→ THE REQUEST: Locate the line with "before = set(bpy.data.objects)" in the material. Copy that line and each one after it, through the last, exactly and with nothing else.

→ DATA BLOCK:
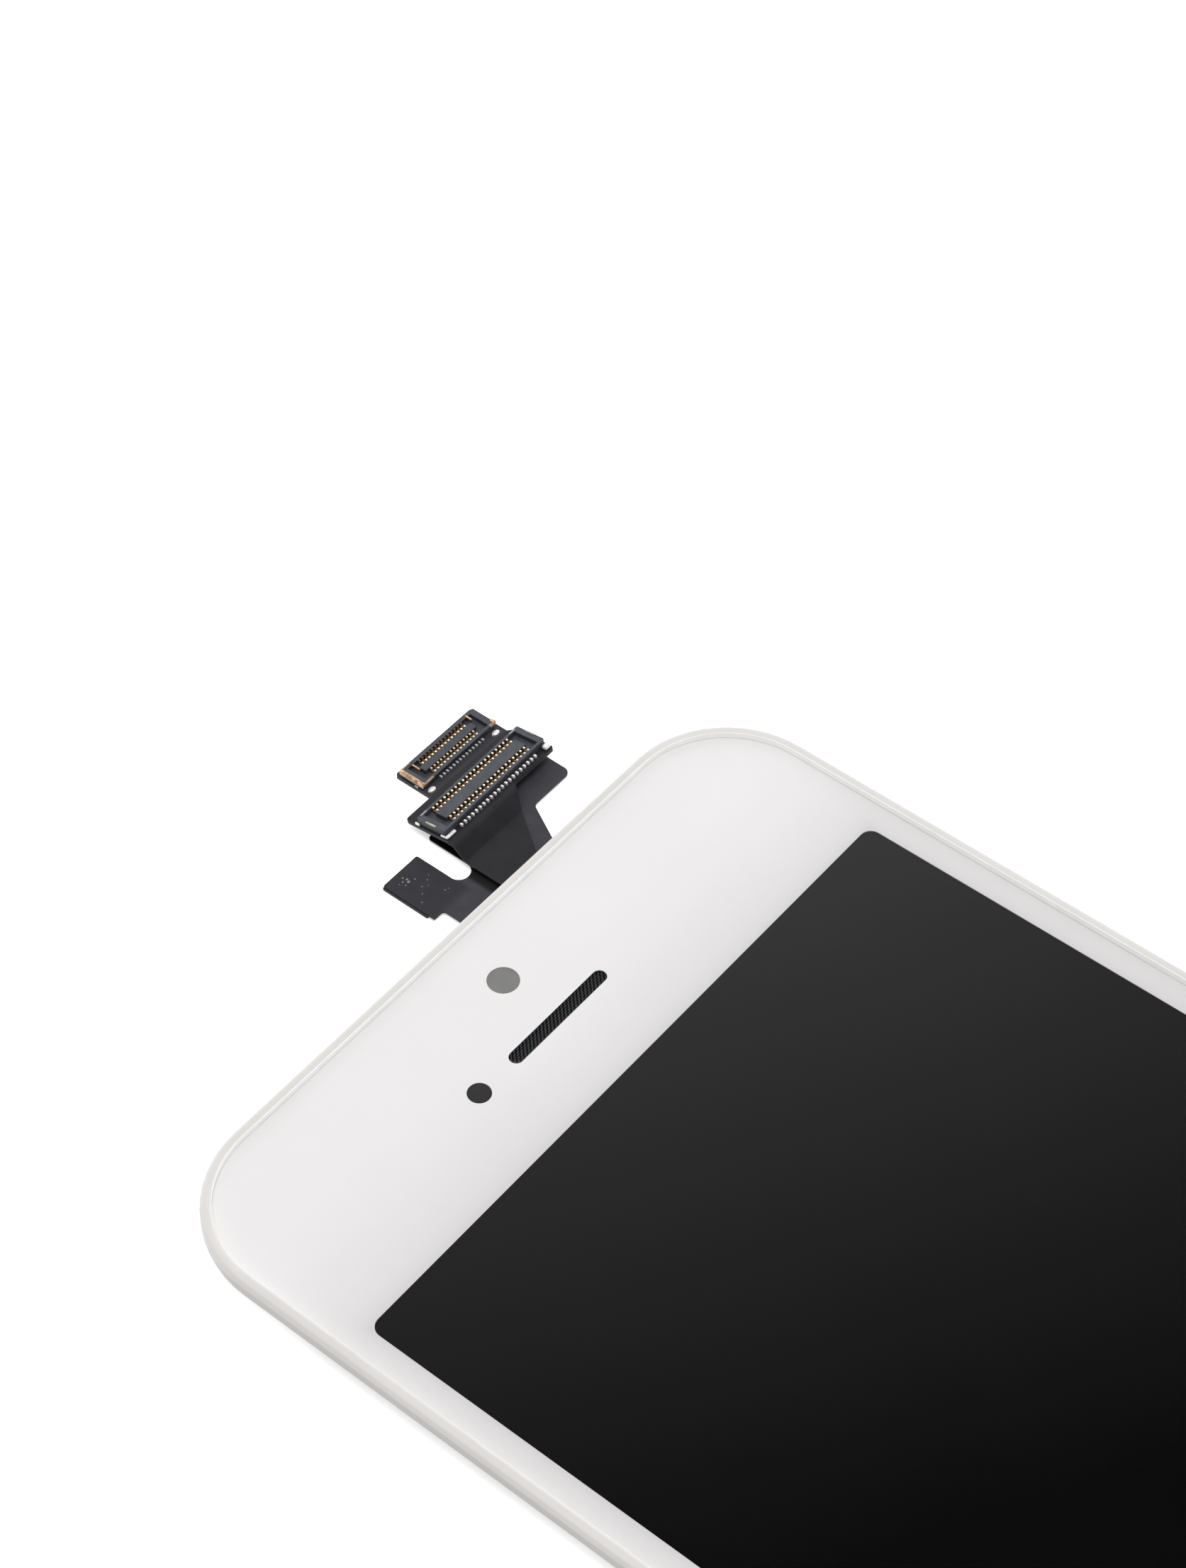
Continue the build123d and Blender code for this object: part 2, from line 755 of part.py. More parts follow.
# Stiffener plates under the tail pad and the end board, lying on the rest plane
with BuildPart() as tail_stiffener:
    with BuildSketch(Plane.XY):
        with Locations(
            ((pad_left + pad_right) / 2, panel_top + (pad_near + pad_stiffener_inset + pad_far) / 2)
        ):
            RectangleRounded(
                pad_right - pad_left + 2 * pad_stiffener_overhang,
                pad_far - pad_near - pad_stiffener_inset,
                pad_corner_radius,
            )
    extrude(amount=stiffener_thickness)
save(tail_stiffener.part, "tail_stiffener")

with BuildPart() as end_stiffener:
    with BuildSketch(Plane.XY):
        with Locations(
            ((end_board_left + end_board_right) / 2, panel_top + (end_board_near + end_board_far) / 2)
        ):
            RectangleRounded(
                end_board_right - end_board_left,
                end_board_far - end_board_near,
                board_corner_radius,
            )
    extrude(amount=stiffener_thickness)
save(end_stiffener.part, "end_stiffener")

# Upper circuit: bonded to the front glass, folded down over the lower circuit, then
# up to the near board, whose plane droops away from the panel
droop = radians(near_board_droop)
near_edge_y = panel_top + near_board_near
near_board = Plane(
    origin=(near_connector_x, near_edge_y, near_board_top_z),
    x_dir=(1, 0, 0),
    z_dir=(0, sin(droop), cos(droop)),
)
near_board_length = (near_board_far - near_board_near) / cos(droop)
upper_z = lower_z + flex_thickness + flex_gap
upper_bond_y = bond_top + bond_gap
upper_fold_y = lower_fold_y + fold_lag
upper_fold_drop = front_polarizer_z - upper_z
near_under_z = near_board_top_z - flex_thickness / cos(droop)
crest_y = panel_top + rise_end
crest_z = near_under_z + tan(droop) * (near_edge_y - crest_y)
tip_y = panel_top + near_board_far
tip_z = near_under_z - tan(droop) * (tip_y - near_edge_y)
upper_underside = (
    (upper_bond_y, front_polarizer_z),
    (upper_fold_y, front_polarizer_z),
    (upper_fold_y + upper_fold_drop, upper_z),
    (panel_top + rise_start, upper_z),
    (crest_y, crest_z),
    (tip_y, tip_z),
)
with BuildPart() as upper_flex:
    add(bent_strip(upper_left, near_board_right, upper_underside, flex_thickness))
    with BuildSketch(Plane.XY):
        with BuildLine():
            FilletPolyline(
                (upper_left, upper_bond_y),
                (upper_right, upper_bond_y),
                (upper_right, panel_top + upper_slant_start),
                (upper_slant_x, near_edge_y),
                (near_board_right, near_edge_y),
                (near_board_right, tip_y - near_board_chamfer),
                (near_board_right - near_board_chamfer, tip_y),
                (near_board_left, tip_y),
                (near_board_left, near_edge_y),
                (upper_left, near_edge_y),
                radius=[0, 0, 0, 0, board_corner_radius, 0, 0, board_corner_radius, 0, 0],
                close=True,
            )
        make_face()
    extrude(amount=glass_top_z, mode=Mode.INTERSECT)
save(upper_flex.part, "upper_flex")

# Stiffener plate under the near board, in the board's own plane
near_board_width = near_board_right - near_board_left
near_board_middle = (near_board_left + near_board_right) / 2 - near_connector_x
with BuildPart() as near_stiffener:
    with BuildSketch(near_board.offset(-flex_thickness)):
        with Locations((near_board_middle, near_board_length / 2)):
            RectangleRounded(near_board_width, near_board_length, board_corner_radius)
            corner = (near_board_width / 2, near_board_length / 2)
        with Locations((near_board_middle + corner[0], near_board_length)):
            with Locations(Location((0, 0, 0), (0, 0, 45))):
                Rectangle(
                    near_board_chamfer * 2**0.5,
                    near_board_chamfer * 2**0.5,
                    mode=Mode.SUBTRACT,
                )
    extrude(amount=-stiffener_thickness)
save(near_stiffener.part, "near_stiffener")


def housing(plane, length, width, height, tip, root, rows):
    """Moulded connector body: a ring of walls round a centre island, joined at the ends."""
    groove = root + contact_gauge / 2 + contact_clearance
    island = 2 * (tip - contact_gauge - contact_clearance)
    inner_length = length - 2 * housing_end_wall
    island_length = inner_length - 2 * end_groove
    rows_length = rows + contact_width + 2 * contact_clearance
    with BuildPart() as body:
        with BuildSketch(plane):
            RectangleRounded(length, width, 0.15)
            Rectangle(inner_length, 2 * groove, mode=Mode.SUBTRACT)
            Rectangle(island_length, island)
        extrude(amount=height)
        with BuildSketch(plane):
            Rectangle(inner_length, 2 * groove)
            Rectangle(rows_length, 2 * groove, mode=Mode.SUBTRACT)
        extrude(amount=housing_floor)
        with BuildSketch(plane):
            for edge in (-1, 1):
                with Locations((0, edge * (groove + width / 2) / 2)):
                    Rectangle(rows_length, width / 2 - groove)
        extrude(amount=housing_lift, mode=Mode.SUBTRACT)
    return body.part


def contact_rows(plane, pitch, count, height, tip, root, reach):
    """Two facing rows of formed contacts: a tail, a root in the wall and a curled tip."""
    gauge = contact_gauge
    top = height + contact_proud
    outer = root + gauge / 2
    with BuildPart() as rows:
        for face in (0, 180):
            side = Plane(plane.location * Location((0, 0, 0), (0, 0, face)))
            start = side.from_local_coords((-(count - 1) * pitch / 2 - contact_width / 2, 0, 0))
            across = Plane(origin=start, x_dir=side.y_dir, z_dir=side.x_dir)
            for number in range(count):
                with BuildSketch(across.offset(number * pitch)):
                    with BuildLine():
                        Polyline(
                            (reach, 0),
                            (reach, gauge),
                            (outer + 2 * gauge, gauge),
                            (outer, 1.4 * gauge),
                            (outer, top),
                            (outer - gauge, top),
                            (outer - gauge, gauge),
                            (tip, gauge),
                            (tip + 0.8 * gauge, top - gauge),
                            (tip, top),
                            (tip - gauge, top - gauge),
                            (tip - gauge, 0),
                            close=True,
                        )
                    make_face()
                extrude(amount=contact_width)
    return rows.part


# Connector next to the panel: housing, contacts and the four soldered fittings
near_centre = (near_connector_reach - near_board_near) / cos(droop)
near_plane = Plane(
    near_board.location * Location((0, near_centre, 0), (0, 0, near_connector_turn))
)
near_housing = housing(
    near_plane,
    near_length,
    near_width,
    near_height,
    near_tip,
    near_root,
    (near_contacts - 1) * near_pitch,
)
save(near_housing, "near_connector_housing")
near_rows = contact_rows(
    near_plane, near_pitch, near_contacts, near_height, near_tip, near_root, near_tail_reach
)
save(near_rows, "near_connector_contacts")

fitting_x = near_length / 2 - fitting_length / 2
with BuildPart() as near_fittings:
    for face_x in (-1, 1):
        for face_y in (-1, 1):
            wall_y = face_y * near_width / 2
            wall_x = face_x * near_length / 2
            with BuildSketch(near_plane):
                with Locations((face_x * fitting_x, wall_y + face_y * fitting_foot / 2)):
                    Rectangle(fitting_length, fitting_foot)
                with Locations((wall_x + face_x * fitting_gauge / 2, wall_y - face_y * 0.1)):
                    Rectangle(fitting_gauge, fitting_leg + fitting_foot)
            extrude(amount=fitting_gauge)
            with BuildSketch(near_plane):
                with Locations((wall_x + face_x * fitting_gauge / 2, wall_y - face_y * fitting_leg / 2)):
                    Rectangle(fitting_gauge, fitting_leg)
            extrude(amount=near_height - fitting_gauge)
save(near_fittings.part, "near_connector_fittings")

# Connector on the end board: housing, contacts, the two metal end caps and solder
far_plane = Plane(
    origin=(far_connector_x, panel_top + far_connector_reach, lower_z + flex_thickness)
)
far_housing = housing(
    far_plane,
    far_length,
    far_width,
    far_height,
    far_tip,
    far_root,
    (far_contacts - 1) * far_pitch,
)
save(far_housing, "far_connector_housing")
far_rows = contact_rows(
    far_plane, far_pitch, far_contacts, far_height, far_tip, far_root, far_tail_reach
)
save(far_rows, "far_connector_contacts")

with BuildPart() as far_caps:
    for face in (0, 180):
        cap_plane = Plane(far_plane.location * Location((0, 0, 0), (0, 0, face)))
        cap_x = far_length / 2 - cap_reach / 2 + fitting_gauge / 2
        with BuildSketch(cap_plane):
            with Locations((cap_x, 0)):
                Rectangle(cap_reach + fitting_gauge, far_width + 2 * fitting_gauge)
            with Locations((cap_x - fitting_gauge, 0)):
                Rectangle(cap_reach + fitting_gauge, far_width, mode=Mode.SUBTRACT)
        extrude(amount=far_height)
        with BuildSketch(cap_plane.offset(far_height)):
            with Locations((far_length / 2 + fitting_gauge - cap_flange / 2, 0)):
                Rectangle(cap_flange, far_width + 2 * fitting_gauge)
        extrude(amount=fitting_gauge / 2)
save(far_caps.part, "far_connector_caps")

solder_reach = far_width / 2 + fitting_gauge + solder_gap + solder_width / 2
with BuildPart() as solder_pads:
    with BuildSketch(far_plane):
        with Locations((0, -solder_reach)):
            with GridLocations(far_length - cap_reach + solder_length / 2, 1, 2, 1):
                RectangleRounded(solder_length, solder_width, solder_width / 3)
    extrude(amount=solder_height)
save(solder_pads.part, "solder_pads")
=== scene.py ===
import math

import bpy
from mathutils import Matrix, Vector


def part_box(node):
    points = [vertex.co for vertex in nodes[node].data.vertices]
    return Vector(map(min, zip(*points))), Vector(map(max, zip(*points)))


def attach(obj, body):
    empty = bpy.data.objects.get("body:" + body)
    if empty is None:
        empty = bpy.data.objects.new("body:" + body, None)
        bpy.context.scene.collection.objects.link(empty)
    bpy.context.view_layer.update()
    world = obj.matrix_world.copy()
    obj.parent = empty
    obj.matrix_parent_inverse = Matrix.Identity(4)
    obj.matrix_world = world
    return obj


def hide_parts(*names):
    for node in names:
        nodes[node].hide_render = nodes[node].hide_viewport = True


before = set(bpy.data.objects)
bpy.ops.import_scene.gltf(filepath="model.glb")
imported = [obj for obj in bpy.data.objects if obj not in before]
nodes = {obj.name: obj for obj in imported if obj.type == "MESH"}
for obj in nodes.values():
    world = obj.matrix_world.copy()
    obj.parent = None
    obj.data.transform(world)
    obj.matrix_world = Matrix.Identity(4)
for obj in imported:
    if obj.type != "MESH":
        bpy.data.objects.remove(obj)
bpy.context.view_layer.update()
MM = 0.001


# Camera, standing in front of the panel's lower left corner and looking down across
# the connector end. Its place and turn are solved from the panel's straight edges.
camera_data = bpy.data.cameras.new("camera")
camera_data.lens = 75.52
camera_data.sensor_width = 36.0
camera_data.clip_start = 0.01
camera_data.clip_end = 5.0
camera = bpy.data.objects.new("camera", camera_data)
bpy.context.collection.objects.link(camera)
camera.location = (-100.25 * MM, -30.84 * MM, 170.71 * MM)
camera.rotation_mode = "QUATERNION"
camera.rotation_quaternion = (0.8443615, 0.3178792, -0.1564263, -0.4019170)
bpy.context.scene.camera = camera
bpy.context.scene.view_settings.view_transform = "Standard"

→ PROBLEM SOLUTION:
before = set(bpy.data.objects)
bpy.ops.import_scene.gltf(filepath="model.glb")
imported = [obj for obj in bpy.data.objects if obj not in before]
nodes = {obj.name: obj for obj in imported if obj.type == "MESH"}
for obj in nodes.values():
    world = obj.matrix_world.copy()
    obj.parent = None
    obj.data.transform(world)
    obj.matrix_world = Matrix.Identity(4)
for obj in imported:
    if obj.type != "MESH":
        bpy.data.objects.remove(obj)
bpy.context.view_layer.update()
MM = 0.001


# Camera, standing in front of the panel's lower left corner and looking down across
# the connector end. Its place and turn are solved from the panel's straight edges.
camera_data = bpy.data.cameras.new("camera")
camera_data.lens = 75.52
camera_data.sensor_width = 36.0
camera_data.clip_start = 0.01
camera_data.clip_end = 5.0
camera = bpy.data.objects.new("camera", camera_data)
bpy.context.collection.objects.link(camera)
camera.location = (-100.25 * MM, -30.84 * MM, 170.71 * MM)
camera.rotation_mode = "QUATERNION"
camera.rotation_quaternion = (0.8443615, 0.3178792, -0.1564263, -0.4019170)
bpy.context.scene.camera = camera
bpy.context.scene.view_settings.view_transform = "Standard"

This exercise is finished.